__REQUIREMENTS__: Please give back word for word the lines below, from the first one through the one with "Head and hat".

__DATASET CONTENT__:

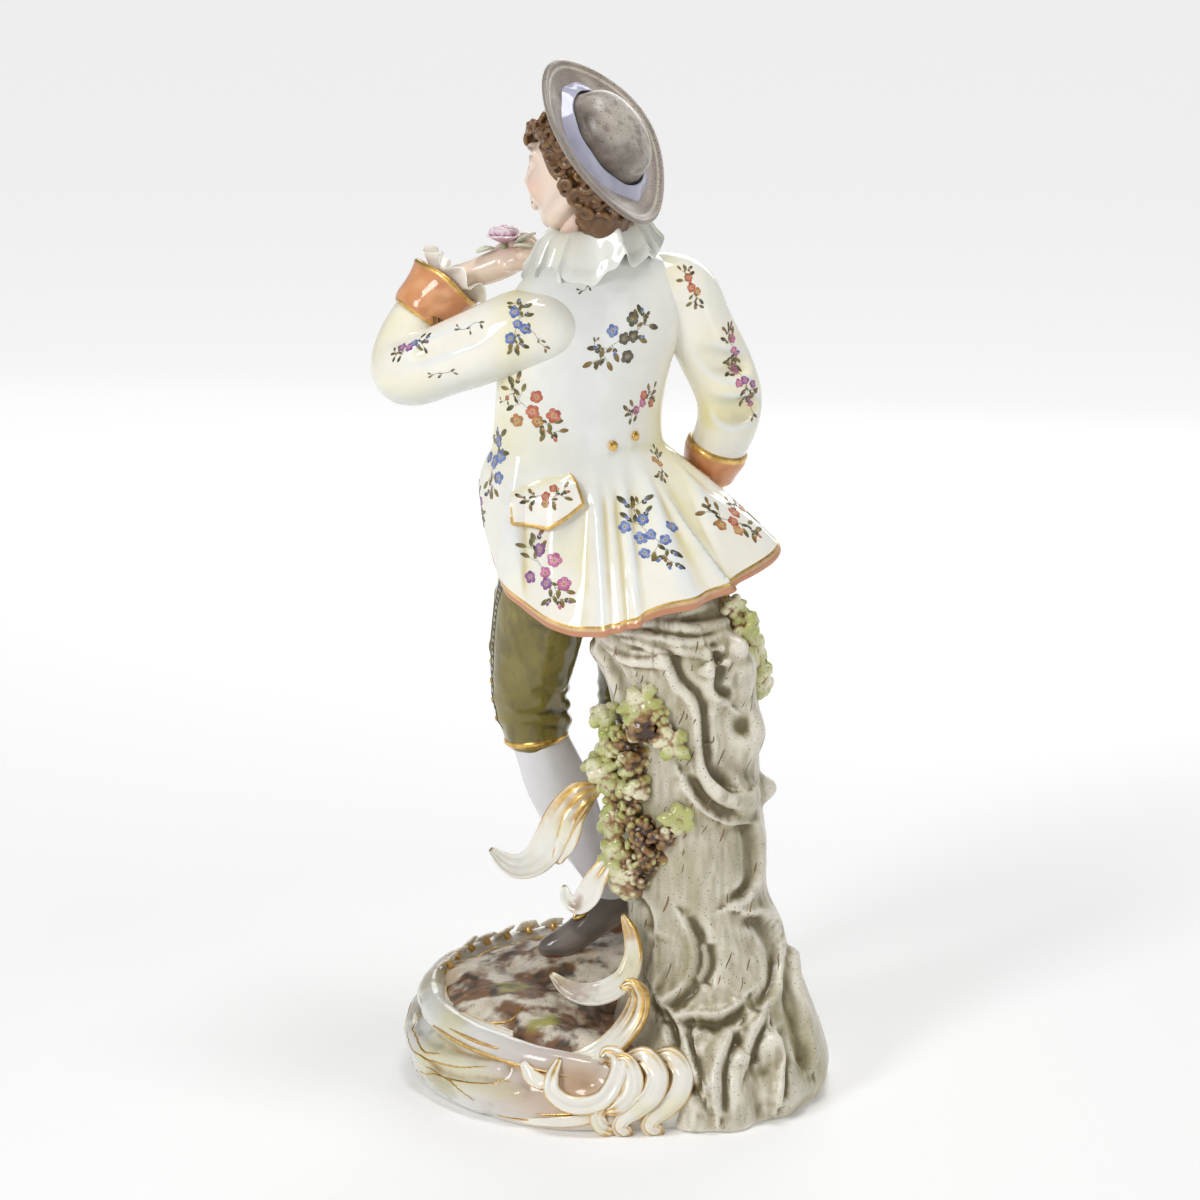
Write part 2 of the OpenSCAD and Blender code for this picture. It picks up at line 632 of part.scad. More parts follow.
rose_c = [-38, 15, 336.5];
module rose_solid() {
    translate(rose_c) {
        scale([1, 1, 0.85]) sphere(r = 4.2, $fn = 10);
        for (i = [0:4]) rotate([0, 0, i * 72]) translate([3.4, 0, -0.6])
            rotate([0, -35, 0]) scale([1, 1.1, 0.45]) sphere(r = 3.1, $fn = 8);
    }
    chain([concat(rose_c - [0, 0, 2], [1.3]), [-36, 15, 329, 1.1]], 6);
}
module rose() color("pink") carved() rose_solid();
module rose_leaves() color("white") carved()
    for (l = [[[-42, 14, 333], [-48, 12, 331]], [[-33, 14, 334], [-26, 12, 339]],
        [[-36, 18, 333], [-34, 25, 336]]])
    leaf(l[0], l[1], [0, 0, 1], 6, 1.4);

// Head and hat ---------------------------------------------------------------------------------

neck_line = [[-3, 1, 332], [-8, 2, 345]];
spigot_z = 323;                                // lower end of the neck's spigot
module neck_solid(grow = 0) along(neck_line) cylinder(r = neck_r + grow, h = span(neck_line) + 4, $fn = 48);
// Neck cast with a round spigot that seats in the shoulders.
module neck() color("bisque") {
    difference() {
        neck_solid();
        translate([-3, 1, 314.2]) cylinder(r = 24, h = 20, $fn = 48);
    }
    translate([-3, 1, spigot_z]) cylinder(r = neck_r - 2.1, h = 14, $fn = 48);
}

// Head sections along the vertical: [height above the centre, forward shift, half length, half width].
head_sections = [[-24, 8, 4.5, 6], [-21, 6.5, 9, 9.5], [-15, 3.5, 14.5, 13.5], [-7, 1.2, 19, 16.5],
    [2, 0.4, 21, 18],
    [11, -0.8, 21, 18.5], [18, -2, 18, 16.5], [23, -3, 12, 11.5], [25.5, -3.5, 5, 5]];
module head_solid() skin([for (s = head_sections) ring(head_c + [0, 0, s[0] * head_scale] + face_dir * s[1],
    face_dir * (s[2] * head_scale), face_side * (s[3] * head_scale), 20)]);
module head() color("bisque") carved() difference() {
    union() {
        head_solid();
        // Nose, brow and ears
        chain([concat(head_c + face_dir * 20 + [0, 0, 4], [1.6]), concat(head_c + face_dir * 23 + [0,
            0, -4], [2])], 10);
        for (s = [-1, 1]) translate(head_c + face_side * (s * 17.2) - face_dir * 1 + [0, 0,
            -2]) sphere(r = 4, $fn = 8);
    }
    neck_solid();
}

// Curls over a thin cap of hair that covers the head behind the face.
module hair() {
    color("saddlebrown") carved() difference() {
        union() {
            difference() {
                skin([for (s = [[-21, 6.5, 12, 12], [-12, 2, 20, 18.5], [2, 0.4, 23.5, 21],
                    [12, -0.8, 23.5, 21],
                        [20, -2, 19, 17.5], [27, -3.5, 6, 6]])
                    ring(head_c + [0, 0, s[0]] + face_dir * s[1], face_dir * s[2], face_side * s[3], 20)]);
                // Face, jaw and nape left bare
                translate(head_c + face_dir * 23 + [0, 0, -12]) rotate([0, 0, 150]) rotate([0, 24, 0])
                    cube([36, 60, 56], center = true);
                translate(head_c + [0, 0, -30]) cube([70, 70, 24], center = true);
            }
            for (row = [0:2]) for (i = [0:4])
                let (spread = 88 - row * 16, a = -spread + i * spread / 2, z = 8 - row * 11)
                translate(head_c + [0, 0, z] - face_dir * ((21 - row) * cos(a)) + face_side * (20 * sin(a)))
                    sphere(r = 6, $fn = 8);
            for (i = [0:4]) let (a = -72 + i * 36)
                translate(head_c + [0, 0, 17 + 3 * cos(a)] + face_dir * (15 * cos(a))
                    + face_side * (16.5 * sin(a))) sphere(r = 5, $fn = 8);
        }
        head_solid();
        neck_solid();
        hat_core();
    }
}

// Places its children with +Z out of the hat's crown and +X up over the brow.
module on_hat() multmatrix([[hat_u.x, hat_w.x, hat_n.x, hat_c.x], [hat_u.y, hat_w.y, hat_n.y, hat_c.y],
    [hat_u.z, hat_w.z, hat_n.z, hat_c.z], [0, 0, 0, 1]]) children();
module hat_core() on_hat() translate([0, 0, -1.3]) cylinder(r = brim_r, h = 20, $fn = 24);

// Oval on the hat: half lengths kx and ky of the crown's own.
function crown_ring(z, k, grow = 0) = ring([0, 0, z], [crown_r * k + grow, 0, 0],
    [0, crown_r * 0.8 * k + grow, 0], 28);

// Brim: a disc whose sides roll up, seated on the hair.
function brim_rings(lift, order) = [for (r = order) [for (i = [0:31]) let (a = i * 11.25,
    e = pow(r / brim_r, 2))
    [r * cos(a), r * sin(a) * (sin(a) < 0 ? mix(1, 0.8, e) : 1),
        lift + (sin(a) < 0 ? 1.5 : 4) * e * pow(sin(a), 2) + 1.2 * e * sin(3 * a)]]];
module hat_brim() color("tan") on_hat() carved() difference() {
    skin(concat(brim_rings(-1.2, [crown_r * 0.4, crown_r + 2, brim_r - 6, brim_r]),
        brim_rings(1.2, [brim_r, brim_r - 6, crown_r + 2, crown_r * 0.4])));
    skin([crown_ring(-4, 0.6), crown_ring(6, 0.6)]);
    skin([crown_ring(1.2, 1, 4.4), crown_ring(8, 1, 6)]);
}
module hat_crown() color("tan") on_hat() carved()
    skin([for (p = [[1.3, 0.97], [3, 1], [6, 0.97], [9.5, 0.86], [12.5, 0.68], [14.8, 0.42],
        [crown_h + 4, 0.12]]) crown_ring(p[0], p[1])]);
module hat_ribbon() color("lavender") on_hat() carved() difference() {
    skin([crown_ring(1.3, 1, 4.2), crown_ring(2.2, 1, 4), crown_ring(3.6, 1, 0.6)]);
    skin([crown_ring(0, 0.96), crown_ring(1.3, 0.97), crown_ring(3, 1), crown_ring(6, 1)]);
}

// Ruff: a standing frill of deep folds round the neck.
ruff_c = [-3, 1, 0];
function ruff_ring(z, k, wave, phase) = [for (i = [0:47]) let (a = i * 7.5,
    w = 1 + wave * sin(7 * a + phase))
    ruff_c + [0, 0, z + wave * (20 * sin(7 * a + phase + 60) + 30 * cos(a))]
        + e_r * (ruff_r * k * w * cos(a)) + e_f * (ruff_r * 0.74 * k * w * sin(a))];
module neck_ruff() color("white") carved() difference() {
    skin([ruff_ring(322, 0.9, 0.03, 0), ruff_ring(328, 1, 0.05, 0), ruff_ring(338, 1.03, 0.1, 20)]);
    skin([ruff_ring(316, 0.5, 0, 0), ruff_ring(331, 0.62, 0.03, 0), ruff_ring(341, 0.97, 0.1, 20)]);
    torso_solid();
}

base_casting();
base_floor();
ground_mound();
stump_root();
tree_stump();
rim_scroll_left();
rim_scroll_near();
rim_scroll_front();
rim_scroll_right();
shell_foot_near();
shell_foot_front();
curl_by_shoe();
stump_tendril();
small_tendril();
rim_garland();
foliage_top();
foliage_middle();
foliage_lower();
foliage_right();
left_shoe();
right_shoe();
shoe_buckles();
left_stocking();
right_stocking();
knee_bands();
left_breeches();
right_breeches();
breeches_seat();
waistcoat();
waistcoat_buttons();
jabot();
coat_back();
coat_skirt();
coat_left_front();
coat_right_front();
back_buttons();
pocket_flaps();
left_upper_sleeve();
left_forearm();
left_cuff();
left_wrist_frill();
left_hand();
right_upper_sleeve();
right_forearm();
right_cuff();
right_wrist_frill();
right_hand();
rose();
rose_leaves();
neck_ruff();
neck();
head();
hair();
hat_brim();
hat_crown();
hat_ribbon();
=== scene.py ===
"""Looks of the porcelain gallant: glazed castings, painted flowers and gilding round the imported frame.

Lengths are in millimetres until add() turns them into metres. Shapes are cast from clay (a distance field),
spun as sheets over a grid, or swept along a few chosen points, and every surface is painted by rules."""

import math

import bpy
import numpy as np
import openvdb as vdb
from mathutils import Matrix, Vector
from mathutils.bvhtree import BVHTree


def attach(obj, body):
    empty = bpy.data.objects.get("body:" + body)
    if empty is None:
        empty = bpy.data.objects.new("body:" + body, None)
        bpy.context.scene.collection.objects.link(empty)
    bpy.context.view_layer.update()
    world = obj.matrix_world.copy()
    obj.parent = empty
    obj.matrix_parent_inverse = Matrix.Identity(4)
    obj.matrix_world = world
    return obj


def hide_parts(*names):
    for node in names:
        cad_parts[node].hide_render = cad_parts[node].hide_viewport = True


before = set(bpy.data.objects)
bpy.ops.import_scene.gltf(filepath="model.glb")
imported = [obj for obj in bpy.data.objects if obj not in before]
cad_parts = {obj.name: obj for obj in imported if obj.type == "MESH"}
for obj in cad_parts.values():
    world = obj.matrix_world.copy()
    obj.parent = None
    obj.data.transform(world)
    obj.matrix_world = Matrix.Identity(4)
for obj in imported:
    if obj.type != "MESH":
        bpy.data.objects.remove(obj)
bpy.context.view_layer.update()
MM = 0.001
UP = np.array([0.0, 0.0, 1.0])

# -------------------------------------------------------------------------------------- numbers and colours


def unit(v):
    v = np.asarray(v, float)
    return v / np.maximum(np.linalg.norm(v, axis=-1, keepdims=True), 1e-9)


def mix(a, b, t):
    return a * (1 - t) + b * t


def ramp(x, low, high):
    """0 below low, 1 above high, smooth between."""
    t = np.clip((x - low) / (high - low), 0, 1)
    return t * t * (3 - 2 * t)


def bump(x, centre, width):
    return np.exp(-(((x - centre) / width) ** 2))


def tint(code):
    """A colour such as E9EBE6 as the linear values a shader takes."""
    s = np.array([int(code[i : i + 2], 16) for i in (0, 2, 4)]) / 255
    return np.where(s < 0.04045, s / 12.92, ((s + 0.055) / 1.055) ** 2.4)


def wash(under, over, amount):
    """One colour laid over another, as much as amount says at each point. A colour may be a code."""
    under, over = (tint(c) if isinstance(c, str) else c for c in (under, over))
    return mix(under, over, np.asarray(amount)[:, None])


def circle(n):
    """n angles round a circle."""
    return np.linspace(0, 2 * math.pi, n, endpoint=False)


WHITE, BLUE_WHITE, LEMON = tint("F6F3E8"), tint("E6EBEE"), tint("E9DFA0")
SALMON, ORANGE, RUST = tint("C98A63"), tint("D3905F"), tint("A9642F")
OLIVE, OLIVE_DARK, OLIVE_PALE = tint("766A22"), tint("413912"), tint("928544")
FLESH, BLUSH, LIPS = tint("EED8C6"), tint("E09A83"), tint("C4605A")
BROWN, DARK = tint("6A4425"), tint("2B1A10")
PINK, BLUSH_WHITE = tint("CE93AE"), tint("E5D9CF")
GOLD = (0.83, 0.56, 0.17)

LATTICE = np.random.default_rng(7).random((32, 32, 32)).astype(np.float32) * 2 - 1


def noise(p, size, shift=0.0):
    """Smooth noise from -1 to 1 at points p, with lumps of the given size."""
    q = np.asarray(p, float) / size + shift * 3.71 + 100.0
    cell = np.floor(q).astype(int)
    f = q - cell
    f = f * f * (3 - 2 * f)
    total = 0.0
    for i in (0, 1):
        for j in (0, 1):
            for k in (0, 1):
                w = (f[..., 0] if i else 1 - f[..., 0]) * (f[..., 1] if j else 1 - f[..., 1])
                w = w * (f[..., 2] if k else 1 - f[..., 2])
                total = (total
                         + w
                         * LATTICE[(cell[..., 0] + i) & 31, (cell[..., 1] + j) & 31, (cell[..., 2] + k) & 31])
    return total


def rough_noise(p, size, octaves=3, shift=0.0):
    return sum(noise(p, size / 2**k, shift + k) * 0.55**k for k in range(octaves))


def patches(p, size, low, high, octaves=3, shift=0.0):
    """Blotches of the given size: 0 where rough_noise is under low, 1 where it is over high."""
    return ramp(rough_noise(p, size, octaves, shift), low, high)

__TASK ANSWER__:
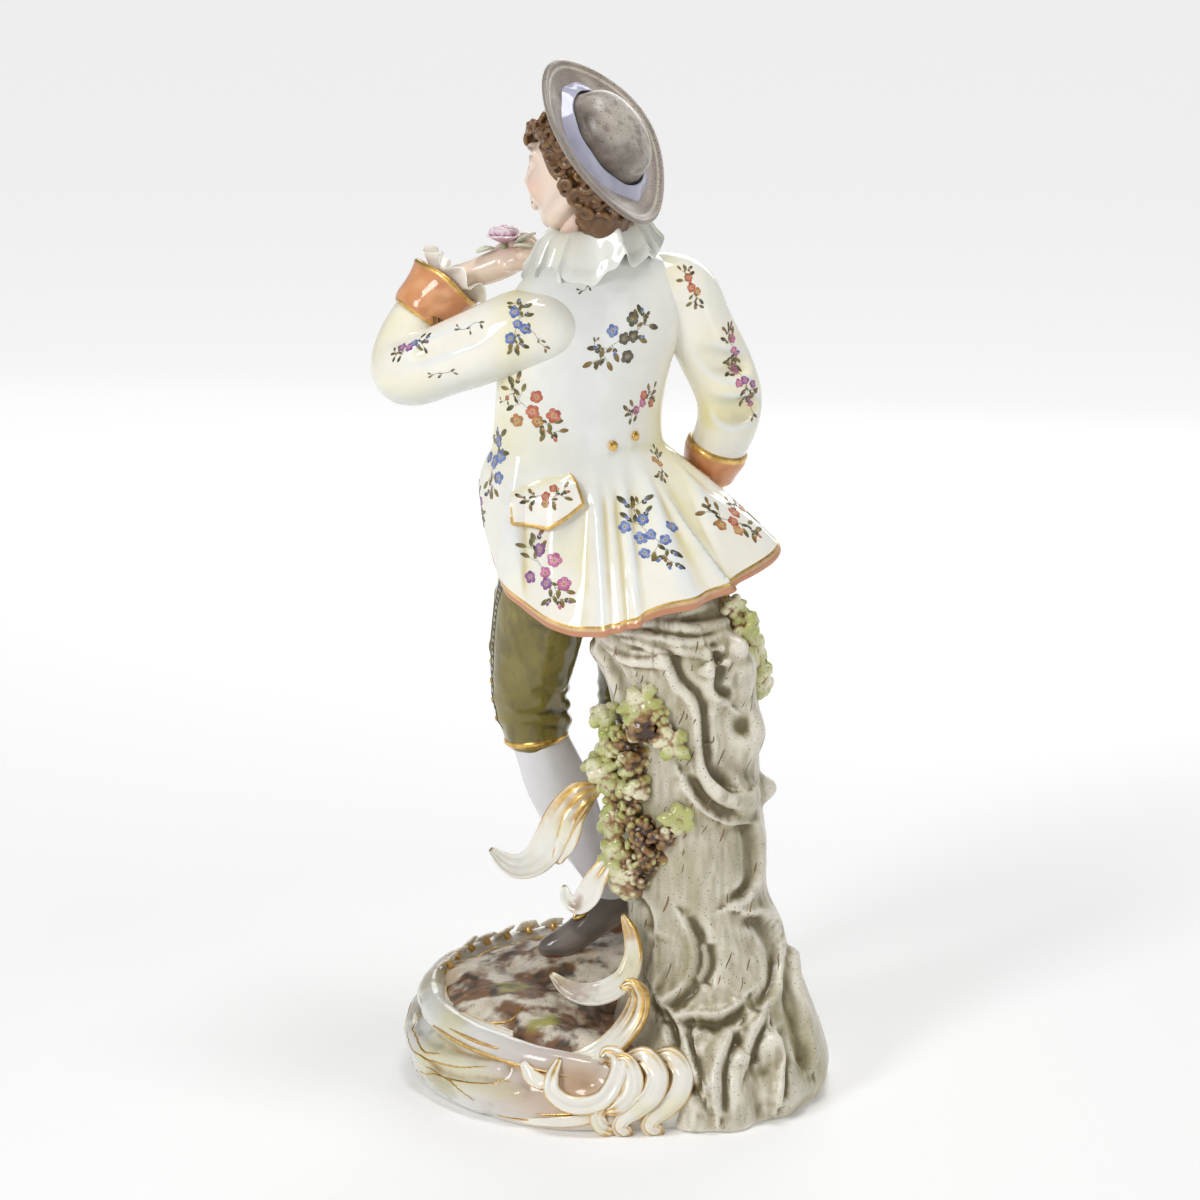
Write part 2 of the OpenSCAD and Blender code for this picture. It picks up at line 632 of part.scad. More parts follow.
rose_c = [-38, 15, 336.5];
module rose_solid() {
    translate(rose_c) {
        scale([1, 1, 0.85]) sphere(r = 4.2, $fn = 10);
        for (i = [0:4]) rotate([0, 0, i * 72]) translate([3.4, 0, -0.6])
            rotate([0, -35, 0]) scale([1, 1.1, 0.45]) sphere(r = 3.1, $fn = 8);
    }
    chain([concat(rose_c - [0, 0, 2], [1.3]), [-36, 15, 329, 1.1]], 6);
}
module rose() color("pink") carved() rose_solid();
module rose_leaves() color("white") carved()
    for (l = [[[-42, 14, 333], [-48, 12, 331]], [[-33, 14, 334], [-26, 12, 339]],
        [[-36, 18, 333], [-34, 25, 336]]])
    leaf(l[0], l[1], [0, 0, 1], 6, 1.4);

// Head and hat ---------------------------------------------------------------------------------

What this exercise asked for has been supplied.